Be wary of gray-market merchandise, goods manufactured to be sold outside the U.S. and excluded from domestic warranties. Do not buy electronics from street vendors.
Familiarize yourself with the merchandise you're shopping for by checking out Consumer Reports or a similar guide which has ratings of most consumer electronics.
WATCH OUT FOR THESE SCAMS
Advertized specials that are out of stock. After you're told the item is unavailable, the salesperson urges you to buy something more expensive or of lower quality. To avoid this classic "bait and switch" scam, know what you want before entering the store and stick to your guns.
Repackaging items and charging extra. Some consumer electronics stores take accessories, such as batteries, special cables and carrying cases, out of the box and charge extra. Make sure everything listed on the box is actually in the box before you walk out of the store.

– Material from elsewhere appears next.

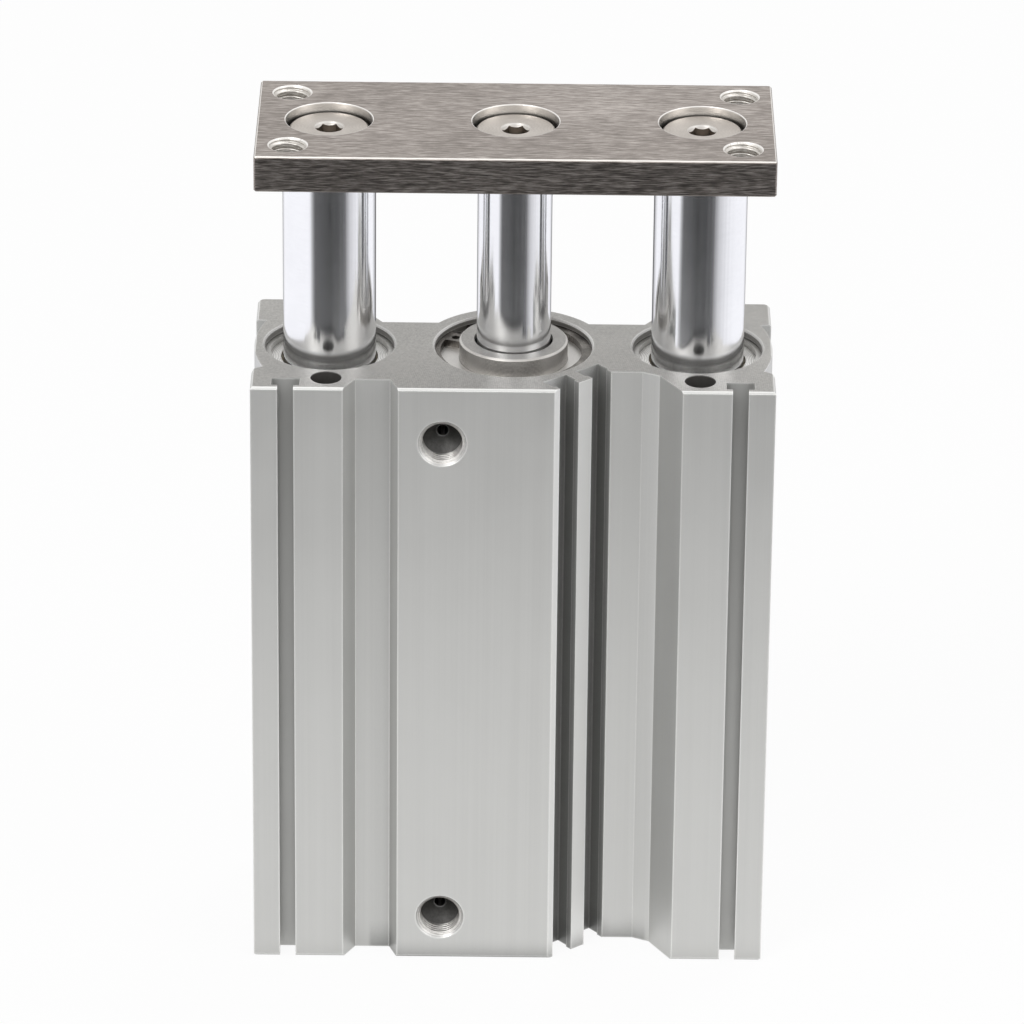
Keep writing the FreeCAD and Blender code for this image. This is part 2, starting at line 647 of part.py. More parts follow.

Used goods sold as new. It's tough to distinguish used or rebuilt goods from new ones. Any item that isn't new has to be labeled, but many are not. If the label says "used", "floor model", "rebuilt", or "refurbished," then it's not new.
Targeting tourist. Beware of salespeople who ask where you're from or how long you're going to be in town. They may be setting you up for a scam on the premise that you won't be around long enough to complain.
Deceptive price tags. Electronics stores must disclose if they are charging more than the Manufacturer's Suggested Retail Price (MSRP), but many stores do not. In addition, some stores mislabel price tags displayed in shop windows or sales counters. You can check the MSRP for most items before you enter the store by calling the manufacturer's 800 number. If you shop around you should find prices at or below the MSRP.
Credit card scams. Some stores add digits to credit card slips after consumers sign them, turning a $29.95 purchase into a $129.96 expense. Check your credit card receipt carefully before you leave the store, and keep all receipts.